▶ _YOUR GOAL_
Each line that holds the word "bodies" counts once; give the total number of such lines and nothing else.
********
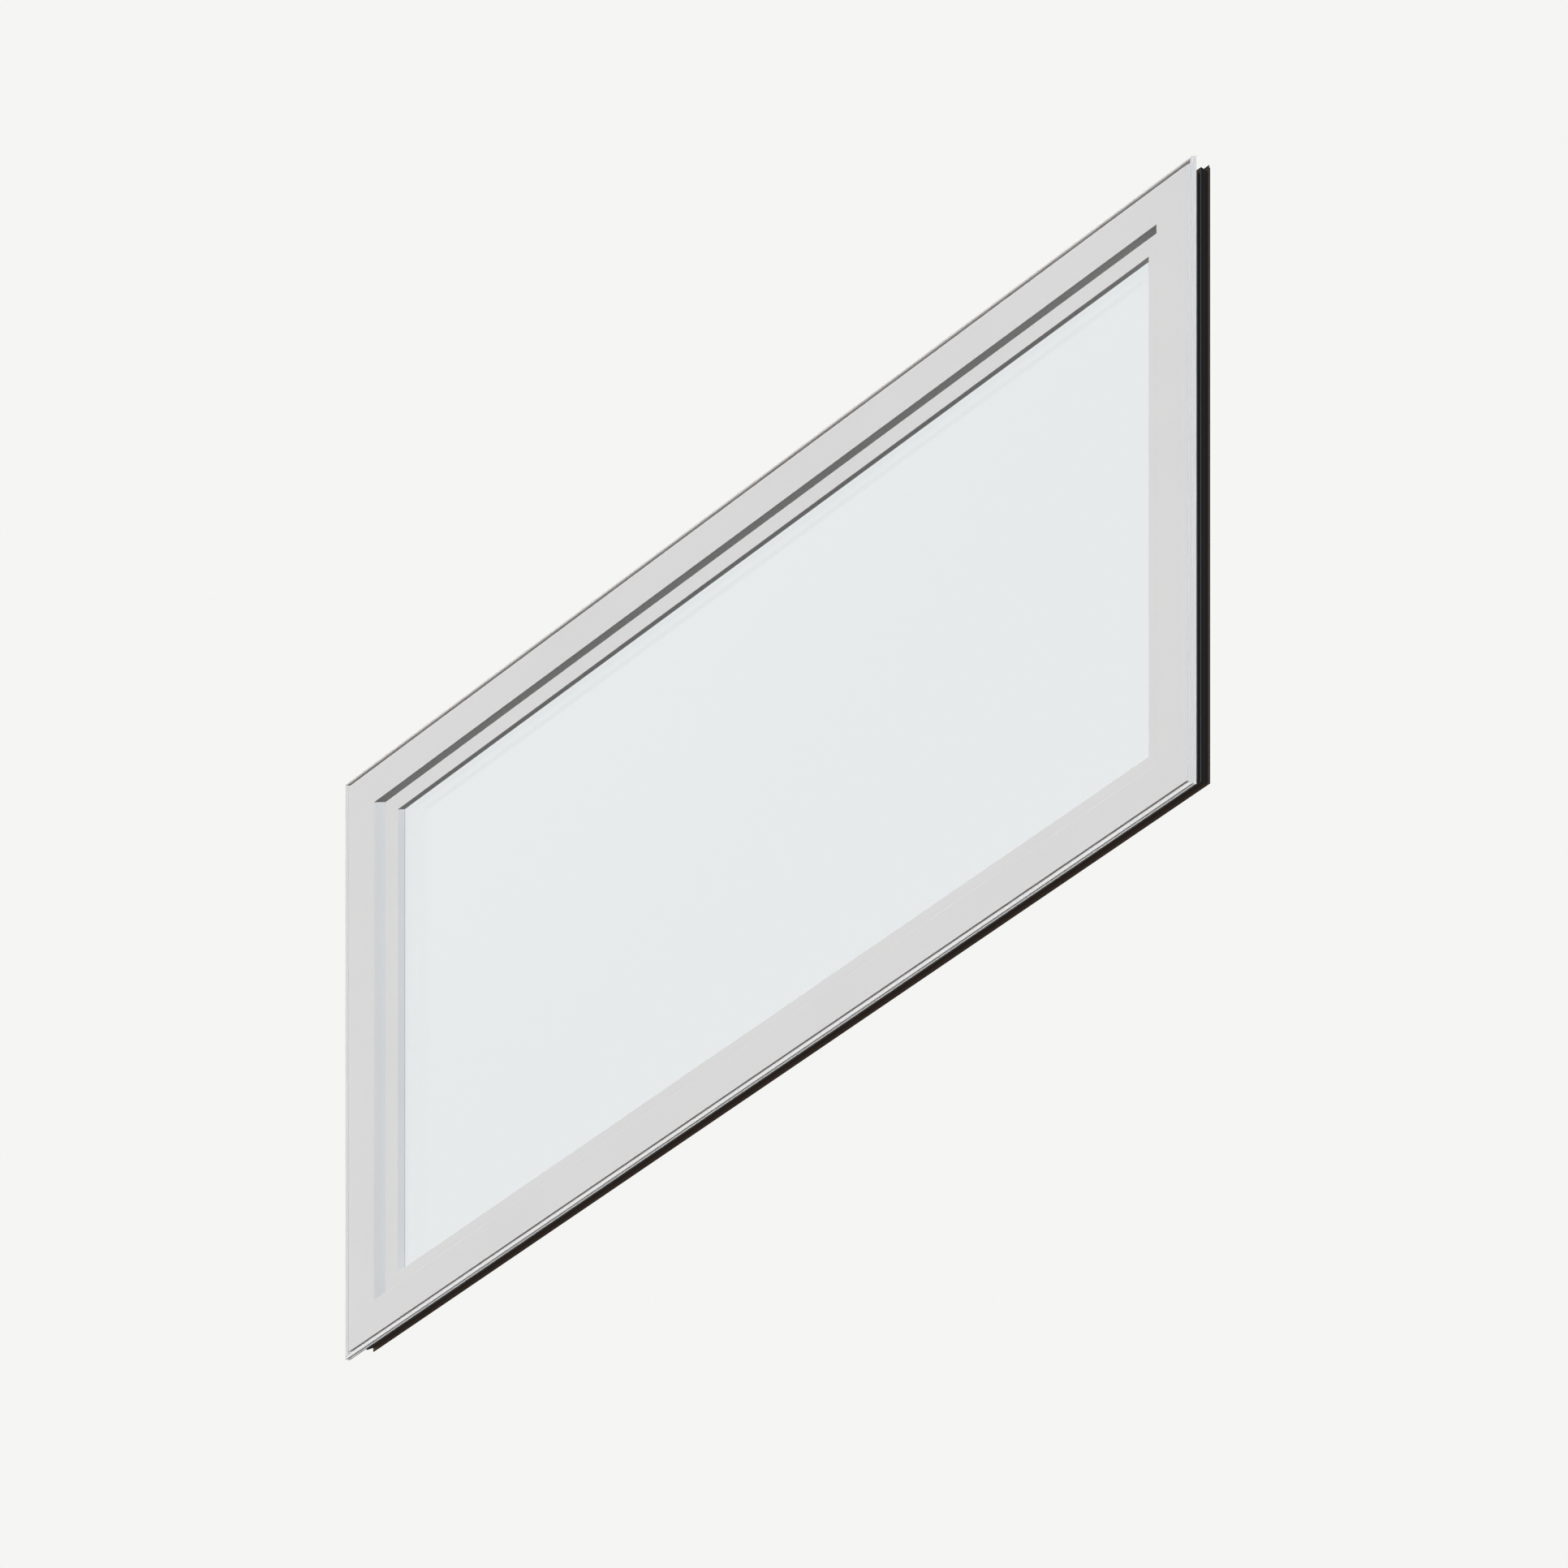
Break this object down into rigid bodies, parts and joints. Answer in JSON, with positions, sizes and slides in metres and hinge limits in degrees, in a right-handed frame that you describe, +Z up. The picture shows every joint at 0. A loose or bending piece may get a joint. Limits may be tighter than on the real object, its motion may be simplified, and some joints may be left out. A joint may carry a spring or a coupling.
{
  "type": "parallelogram window",
  "caption": "Fixed parallelogram window with upright jambs and a head and sill that climb to the right: white room side, black weather side, sealed double glass.",
  "frame": {"origin": "on the outer side of the white fin of the left jamb, at half the height of that jamb and halfway along the fin", "axes": "+X along the width to the right seen from the room, +Y from the room side to the weather side, +Z up"},
  "size_m": [0.9144, 0.0785, 1.2192],
  "materials": {
    "white_paint": "satin white paint on aluminium",
    "black_paint": "satin black paint on aluminium",
    "dark_polyamide": "matt",
    "grey_rubber": "matt",
    "black_rubber": "matt",
    "seal_rubber": "matt",
    "spacer_metal": "satin",
    "clear_glass": "clear, smooth"
  },
  "bodies": {
    "root": {"left_jamb_white_frame": "white_paint", "left_jamb_glazing_bead": "white_paint", "left_jamb_insulating_strip": "dark_polyamide", "left_jamb_black_frame": "black_paint", "left_jamb_inner_gasket": "grey_rubber", "left_jamb_outer_gasket": "black_rubber", "head_white_frame": "white_paint", "head_glazing_bead": "white_paint", "head_insulating_strip": "dark_polyamide", "head_black_frame": "black_paint", "head_inner_gasket": "grey_rubber", "head_outer_gasket": "black_rubber", "right_jamb_white_frame": "white_paint", "right_jamb_glazing_bead": "white_paint", "right_jamb_insulating_strip": "dark_polyamide", "right_jamb_black_frame": "black_paint", "right_jamb_inner_gasket": "grey_rubber", "right_jamb_outer_gasket": "black_rubber", "sill_white_frame": "white_paint", "sill_glazing_bead": "white_paint", "sill_insulating_strip": "dark_polyamide", "sill_black_frame": "black_paint", "sill_inner_gasket": "grey_rubber", "sill_outer_gasket": "black_rubber", "inner_pane": "clear_glass", "outer_pane": "clear_glass", "pane_spacer": "spacer_metal", "pane_edge_seal": "seal_rubber"}
  },
  "joints": []
}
********
▶ _TASK ANSWER_
2